His Rededicate 250 remarks fit a broader pattern of Christian nationalist rhetoric at the event. House Speaker Mike Johnson headlined in person. Pete Hegseth, Marco Rubio, J.D. Vance, and Franklin Graham all appeared via pre-recorded video. Trump himself sent a recorded message, as he was spending the day at Trump National Golf Club in Sterling, Virginia, according to People For the American Way, which monitored the event.
A Golden Calf Balloon and the Protest Outside the Gates
The backlash did not wait for social media. Just outside the prayer rally, progressive Christian group Faithful America and the Freedom From Religion Foundation staged a counter-demonstration, unveiling a 15-foot golden calf balloon bearing Trump's likeness, a reference to the biblical account of the Israelites worshipping a golden idol in the wilderness.

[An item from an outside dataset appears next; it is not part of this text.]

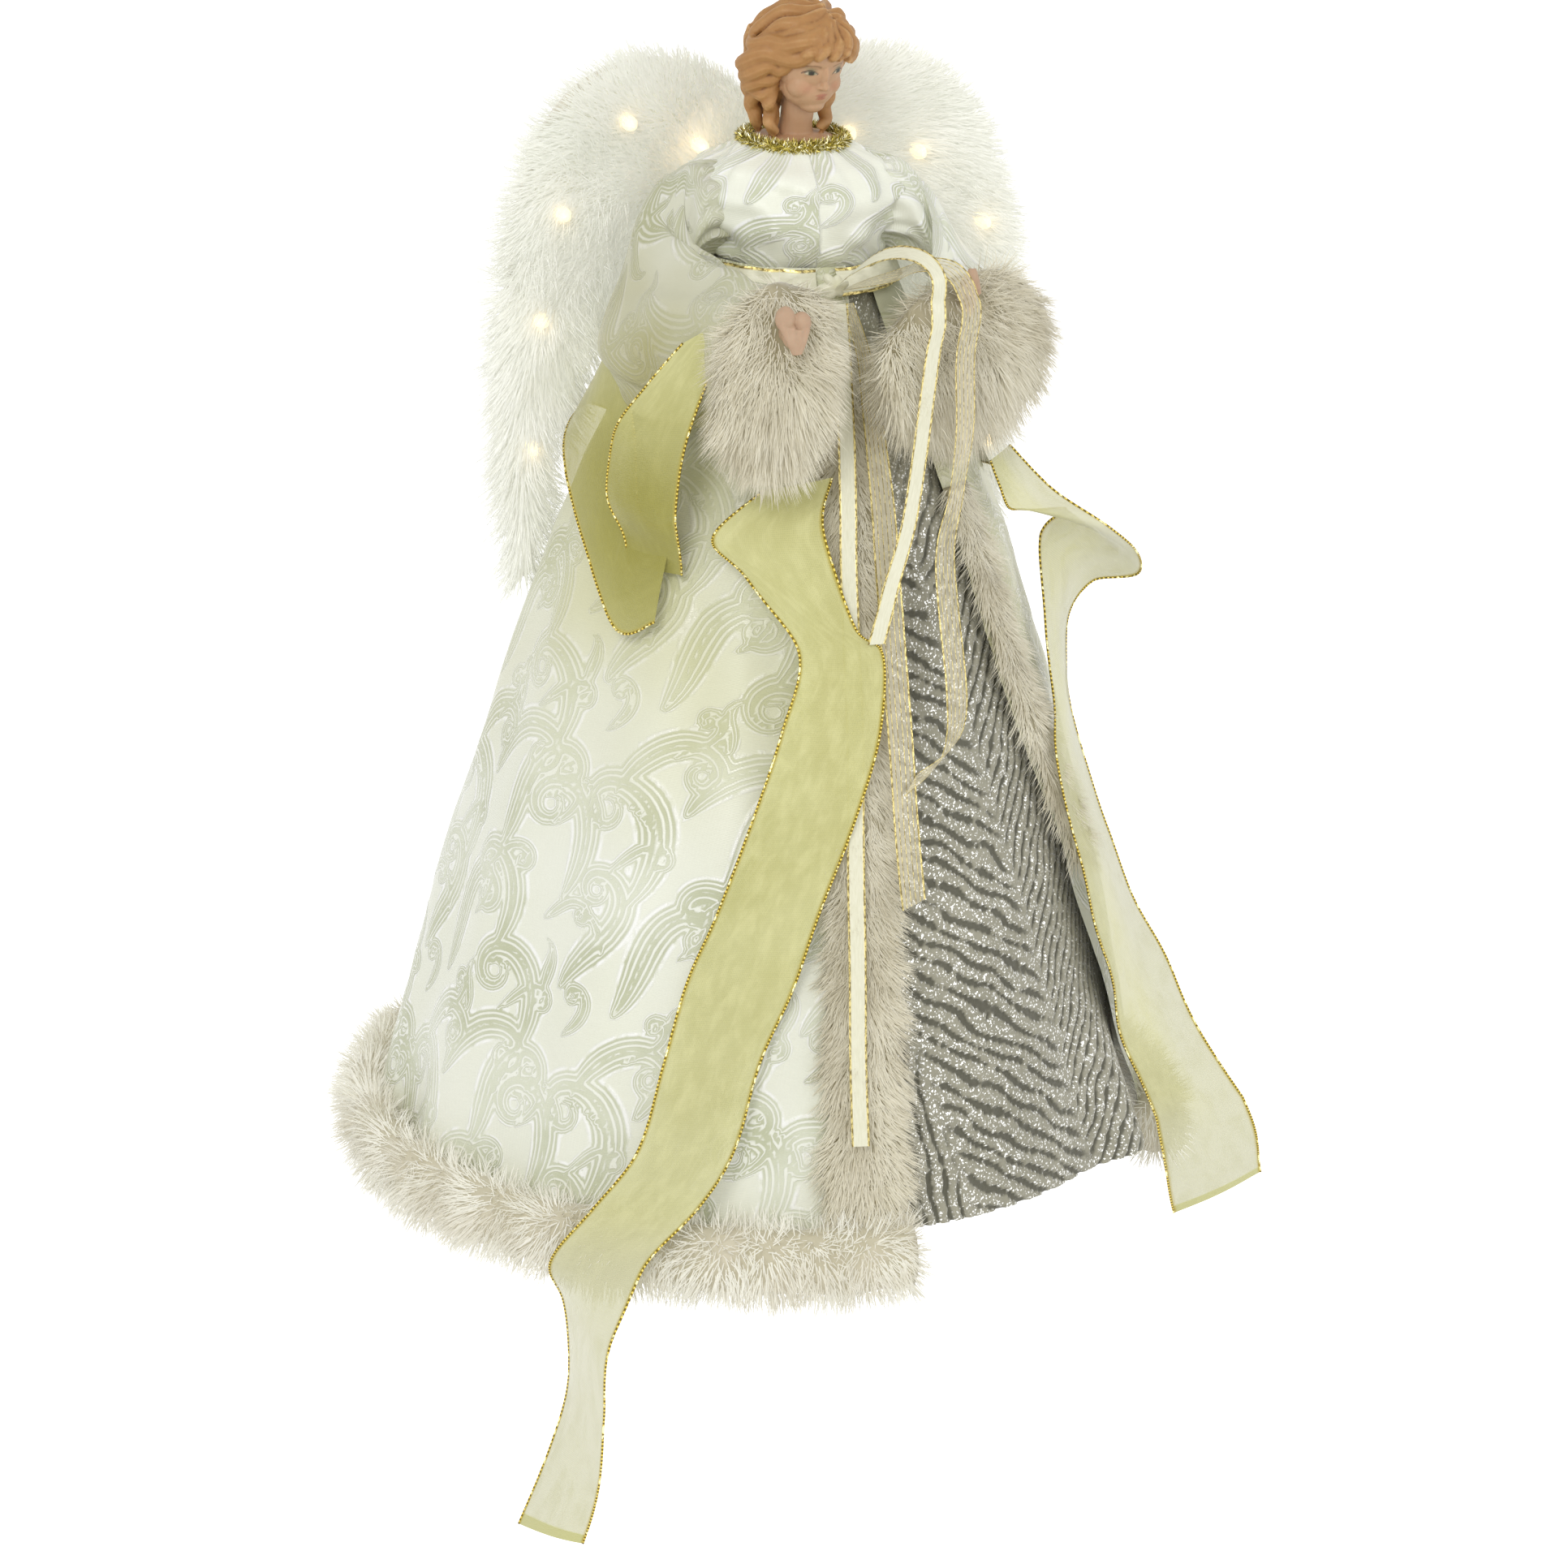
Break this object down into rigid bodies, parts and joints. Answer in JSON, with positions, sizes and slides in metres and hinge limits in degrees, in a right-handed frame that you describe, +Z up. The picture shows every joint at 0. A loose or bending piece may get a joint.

The imagery was deliberate: critics argue that the fusion of Trump's personal vanity projects with religious ceremonial language represents exactly the kind of idolatry the Old Testament condemned.
Trump himself, in a candid exchange with Fox News host Jesse Watters, described the ballroom in terms that sit awkwardly alongside Metaxas' divine framing. 'It's a monument. I'm building a monument to myself, because no one else will,' he reportedly told Watters, according to Raw Story. That self-described secular motive has done little to slow the theological branding applied to the project by his faith allies.
A building project paused by a federal court, rejected by 99% of public commenters, and blocked in the Senate has now acquired something none of those setbacks could supply: a prophet.